After reviewing a lot of resumes, I think most people misunderstand how ATS systems actually reject them
After reviewing a bunch of resumes recently, I think most people completely misunderstand how ATS systems actually reject them.
The biggest issue usually isn’t “bad formatting.”
It’s that the resume reads like a task list instead of proving actual impact.
Most resumes say things like:
- Responsible for customer support
- Managed social media
- Worked with cross-functional teams
That tells recruiters almost nothing.
A much stronger version is:
- Reduced response time by 35%
- Increased engagement by 22%
- Managed 40+ client accounts simultaneously
Numbers instantly make a resume feel more real and trustworthy.
Another thing I keep noticing:
People massively underestimate keyword matching.
If a job description says:
“Project Management, Jira, Agile”
and your resume says:
“Team coordination and workflow planning”

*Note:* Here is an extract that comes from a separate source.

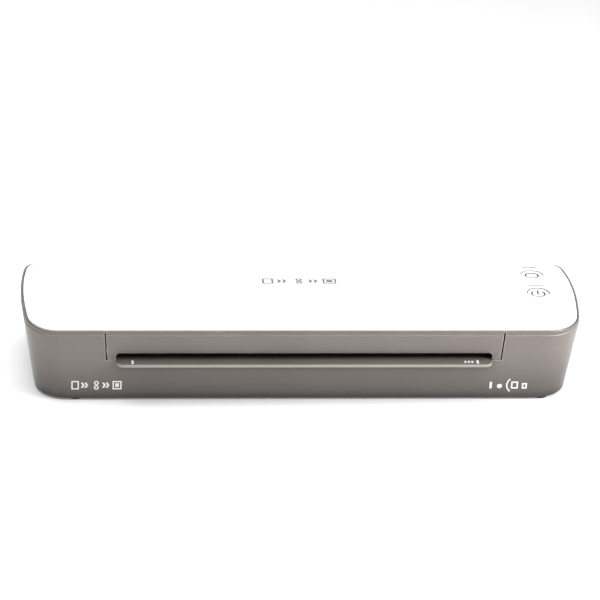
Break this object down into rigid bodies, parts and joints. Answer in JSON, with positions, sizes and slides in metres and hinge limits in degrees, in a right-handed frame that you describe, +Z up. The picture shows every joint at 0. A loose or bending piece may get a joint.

there’s a good chance you simply won’t appear in searches the same way.
A lot of people also use super generic headlines like:
- “Hardworking professional”
- “Tech enthusiast”
- “Motivated individual”
Those titles are basically wasted space.
Using the exact role title you’re targeting usually performs much better.
And honestly, tailoring resumes manually for every application gets exhausting very fast. That’s partly why I started building a tool for it in the first place after seeing how repetitive the process becomes.
Still learning a lot from reviewing real resumes though. Some patterns become extremely obvious once you see enough of them.